京の町には茶道具を専門に作り、千家と共に歩んできた「千家十職」という人らがいる。塗師の中村家は400年以上の交流の歴史が有り、樂茶碗の樂家などが携わり、今日に至るという。11月は千家などでは正月に当たり、新茶を新たな茶壺に入れて祝うのだそうだ。口切の茶事では中にある袋に濃い茶葉が入っており、閑味を楽しむことができるという。口切の茶事には呼ばれたものしか入れず、深い関わりのある三井の豪商などが選ばれるそうだ。
茶事とは一碗の濃茶を振る舞うために4時間をかける茶会で、わびの心に貫かれたもてなしの極致だという。亭主が客をもてなしている間、厨房では懐石料理の準備が行われている。懐石は丁度よい時間に出すために茶席の様子を確認し、時間を逆算して作り始める必要があるという。茶事では懐石、濃茶、薄茶の順に振る舞われる。懐石とは修行中の僧が飢えを少しでも忘れようと温めた石を懐に入れたところから呼び名が付けられた。一汁一菜に煮物と焼物が加わった一汁三菜がわび茶の懐石の基本だという。
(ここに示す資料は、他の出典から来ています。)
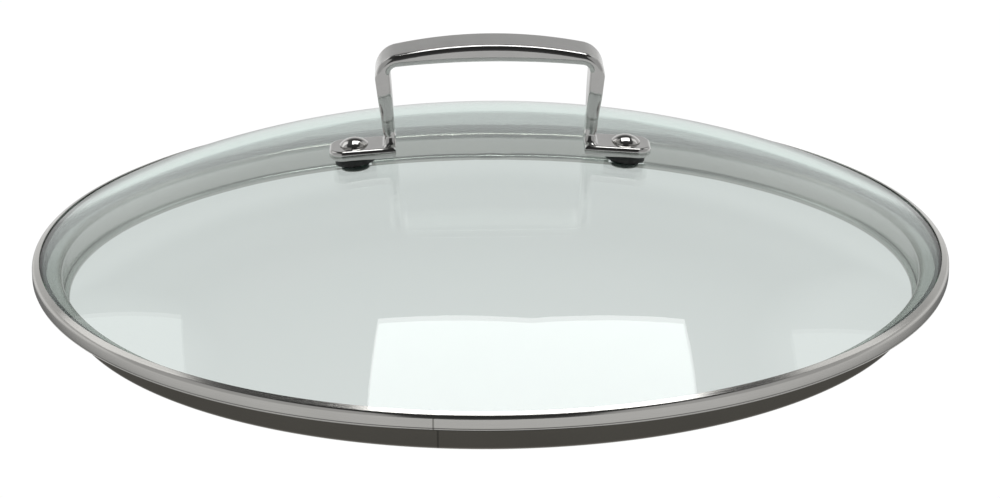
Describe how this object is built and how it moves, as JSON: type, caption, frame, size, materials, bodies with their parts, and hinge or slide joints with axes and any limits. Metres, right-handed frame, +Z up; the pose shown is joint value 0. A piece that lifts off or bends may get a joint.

茶懐石は濃茶の味を引き立たせるために味付けは控えめにしているとのこと。懐石が終わると亭主は着物を改め、濃茶の席に備える。1年間の準備は一碗の濃茶に収斂されていくとのこと。
大晦日、京都の人達に親しまれている祇園さんこと八坂神社では多くの人が新年に向けての参拝に訪れ、薬草の朮の火を使って雑煮を作るそうだ。新年の朝5時には若水を毎年表千家の茶のために汲みに訪れており、数百の歴史を忘れないように紡いでいるとのこと。また新年には地方で千家を教授する人らが教え子を連れて一同に介し、家元に挨拶に訪れるという。